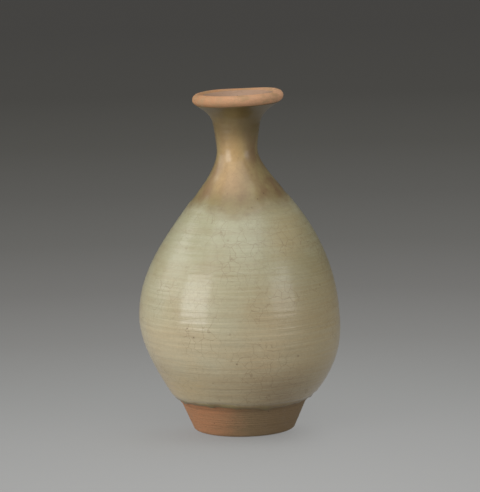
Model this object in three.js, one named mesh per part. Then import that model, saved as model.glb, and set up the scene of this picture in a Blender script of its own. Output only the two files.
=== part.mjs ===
// Pear-shaped stoneware bottle with a dish mouth, white slip on its belly and a clear glaze.
// Millimetres, +Z up. The origin is the middle of the circle on which the foot stands.
// The clay is thrown in sections, which are luted together with a ring of wet slip at each joint.

import * as THREE from "three";

// Lengths of the sections, from the table upwards
const ringHeight = 9; // foot ring, up to its joint with the bowl
const footHeight = 24; // from the table to where the foot's straight side meets the curve of the bowl
const bellyHeight = 97; // from the table to the widest point, where bowl and shoulder are joined
const shoulderLength = 115; // from the belly's joint to the neck's joint
const neckLength = 52; // from the neck's joint to the mouth's joint
const neckWaist = 34; // from the neck's joint up to its slimmest point
const mouthHeight = 32; // from the mouth's joint to the top of the lip

// Where the coats end and the floor begins
const bareFoot = 4; // bare clay between the top of the foot and the glaze
const bareBowl = 7; // from the top of the foot to the white slip
const bareShoulder = 4; // from the white slip to the neck's joint
const floorRise = 26; // from the top of the foot to where the inside wall bends over into the floor

// Radii on the outside of the clay
const footRadius = 44; // at the table
const footTopRadius = 54.5; // at footHeight
const bellyRadius = 86;
const neckRadius = 17.1; // at its slimmest point
const neckTopRadius = 19.2; // at the mouth's joint
const lipRadius = 39.5;

// Pull of each curve's handles, which sets how full the form is between its named points
const bowlSpring = 20; // from the foot, along bowlAngle
const bowlAngle = 44; // degrees from the upright at which the bowl leaves the foot
const bowlPull = 29.5; // straight down from the belly
const shoulderPull = 76; // straight up from the belly
const neckPull = 29; // straight down from the neck's slimmest point
const neckRise = 4; // straight up from it
const neckRun = 11; // back from the mouth's joint, along neckLean
const neckLean = 8; // degrees from the upright at which the neck runs into the mouth
const mouthPull = 7; // onward from the mouth's joint, along neckLean
const lipPull = 18; // back from the lip, along lipAngle
const lipAngle = 28; // degrees above the level at which the mouth runs out to the lip

// Thickness of the clay, of the joints and of the coats
const footWidth = 7; // of the ring, where it stands
const recessDraft = 3; // how much narrower the foot's recess is at its ceiling
const floorThickness = 9;
const bowlWall = 8; // at the turn of the floor
const neckWall = 5;
const lipWall = 9.5;
const luting = 0.8; // ring of wet slip in each joint
const slipCoat = 0.7;
const glazeCoat = 0.6;
const innerGlazeCoat = 0.6;
const coatGap = 0.12; // clearance under each coat
const coatStep = 2; // length over which the glaze climbs onto the slip

// Smoothness of the turned solids
const segments = 32; // around the axis
const levelStep = 13.5; // greatest height between two rings
const leastStep = 0.05; // rings nearer than this are one
const mouthSteps = 6; // along the mouth's flare
const lipSteps = 5; // around the lip
const floorSteps = 5; // from the wall to the middle of the floor
const slopeStep = 0.25; // height over which a slope is measured

// Heights above the table that follow from the lengths
const bowlBottom = ringHeight + luting;
const glazeFoot = footHeight + bareFoot;
const slipFoot = footHeight + bareBowl;
const floorTurn = footHeight + floorRise;
const neckJoint = bellyHeight + shoulderLength;
const slipTop = neckJoint - bareShoulder;
const neckHeight = neckJoint + neckWaist;
const mouthJoint = neckJoint + neckLength;
const mouthFoot = mouthJoint + luting;
const height = mouthJoint + mouthHeight;

const at = (radius, level) => new THREE.Vector2(radius, level);
const heading = (degrees) => {
  const angle = THREE.MathUtils.degToRad(degrees);
  return at(Math.cos(angle), Math.sin(angle));
};

// Outside of the clay, from the table to the mouth's joint
const footSide = new THREE.LineCurve(at(footRadius, 0), at(footTopRadius, footHeight));
const bowlSide = new THREE.CubicBezierCurve(
  at(footTopRadius, footHeight),
  at(footTopRadius, footHeight).addScaledVector(heading(90 - bowlAngle), bowlSpring),
  at(bellyRadius, bellyHeight - bowlPull),
  at(bellyRadius, bellyHeight),
);
const shoulderSide = new THREE.CubicBezierCurve(
  at(bellyRadius, bellyHeight),
  at(bellyRadius, bellyHeight + shoulderPull),
  at(neckRadius, neckHeight - neckPull),
  at(neckRadius, neckHeight),
);
const neckSide = new THREE.CubicBezierCurve(
  at(neckRadius, neckHeight),
  at(neckRadius, neckHeight + neckRise),
  at(neckTopRadius, mouthFoot).addScaledVector(heading(90 - neckLean), -neckRun),
  at(neckTopRadius, mouthFoot),
);
const sides = [footSide, bowlSide, shoulderSide, neckSide];

// Radius of the outside at a level, found by halving the stretch of curve that holds it
function outerRadius(level) {
  const side = sides.find((curve) => level <= curve.getPoint(1).y) ?? neckSide;
  let start = 0;
  let end = 1;
  while (end - start > 1e-9) {
    const middle = (start + end) / 2;
    if (side.getPoint(middle).y < level) {
      start = middle;
    } else {
      end = middle;
    }
  }
  return side.getPoint(end).x;
}

// The wall thins evenly from the turn of the floor to the neck
function wallAt(level) {
  const share = THREE.MathUtils.smoothstep(level, floorTurn, neckHeight);
  return THREE.MathUtils.lerp(bowlWall, neckWall, share);
}

// The wall is as thick as wallAt says square to its surface, so more on the level where it slopes
function innerRadius(level) {
  const slope = (outerRadius(level + slopeStep) - outerRadius(level - slopeStep)) / (2 * slopeStep);
  return outerRadius(level) - wallAt(level) * Math.hypot(1, slope);
}

// Levels that the turned pieces share, so that their facets lie parallel
const edges = [
  0,
  ringHeight,
  bowlBottom,
  glazeFoot,
  footHeight,
  slipFoot - coatStep,
  slipFoot,
  floorTurn,
  bellyHeight - luting,
  bellyHeight,
  slipTop,
  slipTop + coatStep,
  neckJoint,
  neckJoint + luting,
  neckHeight,
  mouthJoint,
  mouthFoot,
].sort((a, b) => a - b);

const sharedLevels = edges.flatMap((edge, i) => {
  const next = edges[i + 1] ?? edge;
  const count = Math.ceil((next - edge) / levelStep);
  return Array.from({ length: count }, (_, k) => edge + ((next - edge) * k) / count);
});

function levelsBetween(low, high) {
  const within = sharedLevels.filter((level) => level > low + leastStep && level < high - leastStep);
  return [low, ...within.filter((level, i) => i === 0 || level - within[i - 1] > leastStep), high];
}

const outerLine = (low, high) => levelsBetween(low, high).map((level) => at(outerRadius(level), level));
const innerLine = (low, high) => levelsBetween(low, high).map((level) => at(innerRadius(level), level));

// Shifts each point of a line to the right of the way it runs, by a distance that may vary with its place
function offsetLine(line, distanceAt) {
  return line.map((point, i) => {
    const before = line[Math.max(i - 1, 0)];
    const after = line[Math.min(i + 1, line.length - 1)];
    const along = after.clone().sub(before).normalize();
    const right = point.x === 0 ? at(0, -1) : at(along.y, -along.x);
    return point.clone().addScaledVector(right, distanceAt(point));
  });
}

// The mouth's flare: its outer curve, its inner one and the round of the lip between them
const lipMiddle = at(lipRadius - lipWall / 2, height - lipWall / 2);
const flareEnd = lipMiddle.clone().addScaledVector(heading(lipAngle - 90), lipWall / 2);
const flareSide = new THREE.CubicBezierCurve(
  at(neckTopRadius, mouthFoot),
  at(neckTopRadius, mouthFoot).addScaledVector(heading(90 - neckLean), mouthPull),
  flareEnd.clone().addScaledVector(heading(lipAngle), -lipPull),
  flareEnd,
);
const flareOuter = flareSide.getPoints(mouthSteps);
const flareInner = flareOuter.map((point, i) => {
  if (i === 0) {
    return at(innerRadius(mouthFoot), mouthFoot);
  }
  const along = flareSide.getTangent(i / mouthSteps);
  const wall = THREE.MathUtils.lerp(neckWall, lipWall, i / mouthSteps);
  return point.clone().addScaledVector(at(-along.y, along.x), wall);
});
const lipRound = Array.from({ length: lipSteps - 1 }, (_, i) => {
  const turn = lipAngle - 90 + (180 * (i + 1)) / lipSteps;
  return lipMiddle.clone().addScaledVector(heading(turn), lipWall / 2);
});

// The floor inside the bowl, from the middle out to the wall
const floorTop = bowlBottom + floorThickness;
const turnRadius = innerRadius(floorTurn);
const turnSlope = (innerRadius(floorTurn + slopeStep) - turnRadius) / slopeStep;
const floorRadius = Math.max(turnRadius - turnSlope * (floorTurn - floorTop), 0);
const floorLine = new THREE.QuadraticBezierCurve(
  at(0, floorTop),
  at(floorRadius, floorTop),
  at(turnRadius, floorTurn),
).getPoints(floorSteps);

// Materials
const clay = (colour, roughness) => new THREE.MeshStandardMaterial({ color: colour, roughness });
const bareClay = clay("#86563c", 0.8);
const bodyClay = clay("#7b6a58", 0.85);
const neckClay = clay("#84694c", 0.85);
const lutingClay = clay("#a08b70", 0.9);
const whiteSlip = clay("#d8d2bd", 0.8);
const greenGlaze = clay("#a9a384", 0.3);
const poolGlaze = clay("#8f8468", 0.35);

const bottle = new THREE.Group();

// Adds a piece turned from a profile that runs up its outer side and down its inner side
function turn(name, profile, material) {
  const closed = profile[0].x === 0 ? profile : [...profile, profile[0]];
  const geometry = new THREE.LatheGeometry(closed, segments).rotateX(Math.PI / 2);
  const piece = new THREE.Mesh(geometry, material);
  piece.name = name;
  bottle.add(piece);
}

// A length of the wall between two joints
function turnSection(name, low, high, material) {
  turn(name, [...outerLine(low, high), ...innerLine(low, high).toReversed()], material);
}

// A ring of luting slip on top of a joint
function turnLuting(name, level) {
  turnSection(name, level, level + luting, lutingClay);
}

// A coat between two distances from the line that it covers
function turnCoat(name, line, near, far, material) {
  const farSide = offsetLine(line, far);
  const nearSide = offsetLine(line, near);
  const rising = far(line[0]) > near(line[0]);
  const [up, down] = rising ? [farSide, nearSide] : [nearSide, farSide];
  turn(name, [...up, ...down.toReversed()], material);
}

// Foot ring, with the recess that keeps the base off the table
const recessRadius = footRadius - footWidth;
const recessTopRadius = recessRadius - recessDraft;
turn(
  "foot_ring",
  [
    ...outerLine(0, ringHeight),
    at(recessTopRadius, ringHeight),
    at(recessRadius, 0),
  ],
  bareClay,
);
turn(
  "foot_luting",
  [
    ...outerLine(ringHeight, bowlBottom),
    at(recessTopRadius, bowlBottom),
    at(recessTopRadius, ringHeight),
  ],
  lutingClay,
);

// Bowl with its floor, and the shoulder above it
const bowlTop = bellyHeight - luting;
turn(
  "lower_bowl",
  [
    at(0, bowlBottom),
    ...outerLine(bowlBottom, bowlTop),
    ...innerLine(floorTurn, bowlTop).toReversed(),
    ...floorLine.slice(0, -1).toReversed(),
  ],
  bodyClay,
);
turnLuting("belly_luting", bowlTop);
turnSection("upper_shoulder", bellyHeight, neckJoint, bodyClay);

// Neck and mouth
turnLuting("neck_luting", neckJoint);
turnSection("neck", neckJoint + luting, mouthJoint, neckClay);
turnLuting("mouth_luting", mouthJoint);
turn("dish_mouth", [...flareOuter, ...lipRound, ...flareInner.toReversed()], bareClay);

// White slip over the belly and shoulder
const slipNear = () => coatGap;
const slipFar = () => coatGap + slipCoat;
turnCoat("white_slip", outerLine(slipFoot, slipTop), slipNear, slipFar, whiteSlip);

// Clear glaze outside, which climbs over the slip
function glazeNear(point) {
  const rise = THREE.MathUtils.clamp((point.y - slipFoot + coatStep) / coatStep, 0, 1);
  const fall = THREE.MathUtils.clamp((slipTop + coatStep - point.y) / coatStep, 0, 1);
  return coatGap + Math.min(rise, fall) * (slipCoat + coatGap);
}
const glazeFar = (point) => glazeNear(point) + glazeCoat;
const glazedLine = [...outerLine(glazeFoot, mouthJoint), ...flareOuter];
turnCoat("outer_glaze", glazedLine, glazeNear, glazeFar, greenGlaze);

// Glaze inside, from the middle of the floor up to a step below the lip, which is bare
const innerNear = () => -coatGap;
const innerFar = () => -coatGap - innerGlazeCoat;
const innerFlare = flareInner.slice(0, -1);
const innerClay = [...floorLine.slice(0, -1), ...innerLine(floorTurn, mouthJoint), ...innerFlare];
turnCoat("inner_glaze", innerClay, innerNear, innerFar, poolGlaze);

export default bottle;
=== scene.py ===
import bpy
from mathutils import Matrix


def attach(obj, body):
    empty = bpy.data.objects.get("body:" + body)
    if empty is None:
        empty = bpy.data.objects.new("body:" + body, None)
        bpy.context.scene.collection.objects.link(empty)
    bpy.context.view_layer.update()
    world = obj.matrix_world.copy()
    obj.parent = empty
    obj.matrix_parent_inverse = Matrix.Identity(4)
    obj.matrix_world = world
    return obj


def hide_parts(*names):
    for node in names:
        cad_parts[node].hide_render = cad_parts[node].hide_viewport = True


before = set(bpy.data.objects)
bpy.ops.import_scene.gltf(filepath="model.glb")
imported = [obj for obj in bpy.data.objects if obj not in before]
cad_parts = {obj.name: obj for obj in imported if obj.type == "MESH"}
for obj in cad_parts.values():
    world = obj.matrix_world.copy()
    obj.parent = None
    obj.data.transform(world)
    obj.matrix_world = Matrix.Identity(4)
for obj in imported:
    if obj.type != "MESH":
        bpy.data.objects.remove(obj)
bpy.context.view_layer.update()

import math

import bpy
import numpy as np
from mathutils import Matrix, Vector

# Lengths are in millimetres and turned into metres where a mesh is made.
MM = 0.001
TURN = 2 * math.pi

# Levels above the table, as the part's source has them
RING_TOP = 9.0
FLOOR_TOP = 18.8
FOOT_TOP = 24.0
BARE_BAND_TOP = 28.0
SLIP_FOOT = 31.0
FLOOR_TURN = 50.0
BELLY = 97.0
SLIP_TOP = 208.0
NECK_JOINT = 212.0
NECK_WAIST = 246.0
MOUTH_JOINT = 264.0
TOP = 296.0

# Radii
FOOT_RADIUS = 44.0
FOOT_TOP_RADIUS = 54.5
RECESS_RADIUS = 37.0
RECESS_TOP_RADIUS = 34.0
BELLY_RADIUS = 86.0
NECK_RADIUS = 17.1
NECK_TOP_RADIUS = 19.2
LIP_RADIUS = 39.5

# Thickness of the clay, of the joints, of the gap under a coat and of the coats
BOWL_WALL = 8.0
NECK_WALL = 5.0
LIP_WALL = 9.5
LUTING = 0.8
COAT_GAP = 0.12
SLIP_THICK = 0.7
GLAZE_THICK = 0.6

# Pull of each curve's handles, in millimetres, and the angles at which curves leave, in degrees
BOWL_SPRING = 20
BOWL_ANGLE = 44
BOWL_PULL = 29.5
SHOULDER_PULL = 76
NECK_PULL = 29
NECK_RISE = 4
NECK_RUN = 11
NECK_LEAN = 8
MOUTH_PULL = 7
LIP_PULL = 18
LIP_ANGLE = 28

# Points round a piece that shows, round a coat that hardly shows, and round one that is hidden
FINE = 224
COATED = 128
PLAIN = 96

# Points on the line of the bowl's floor, from its middle to the wall
FLOOR_POINTS = 120


# Outline
def heading(degrees):
    """Direction in the pot's profile: 0 degrees is outwards, and 90 is up."""
    return np.array([math.cos(math.radians(degrees)), math.sin(math.radians(degrees))])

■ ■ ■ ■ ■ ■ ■

## WHAT THE TASK ASKS
Reproduce the lines exactly, from the line that contains "which is bare" through the line that contains "obj.parent = empty", and nothing more.

## SOLUTION TO THE EXERCISE
// Glaze inside, from the middle of the floor up to a step below the lip, which is bare
const innerNear = () => -coatGap;
const innerFar = () => -coatGap - innerGlazeCoat;
const innerFlare = flareInner.slice(0, -1);
const innerClay = [...floorLine.slice(0, -1), ...innerLine(floorTurn, mouthJoint), ...innerFlare];
turnCoat("inner_glaze", innerClay, innerNear, innerFar, poolGlaze);

export default bottle;
=== scene.py ===
import bpy
from mathutils import Matrix


def attach(obj, body):
    empty = bpy.data.objects.get("body:" + body)
    if empty is None:
        empty = bpy.data.objects.new("body:" + body, None)
        bpy.context.scene.collection.objects.link(empty)
    bpy.context.view_layer.update()
    world = obj.matrix_world.copy()
    obj.parent = empty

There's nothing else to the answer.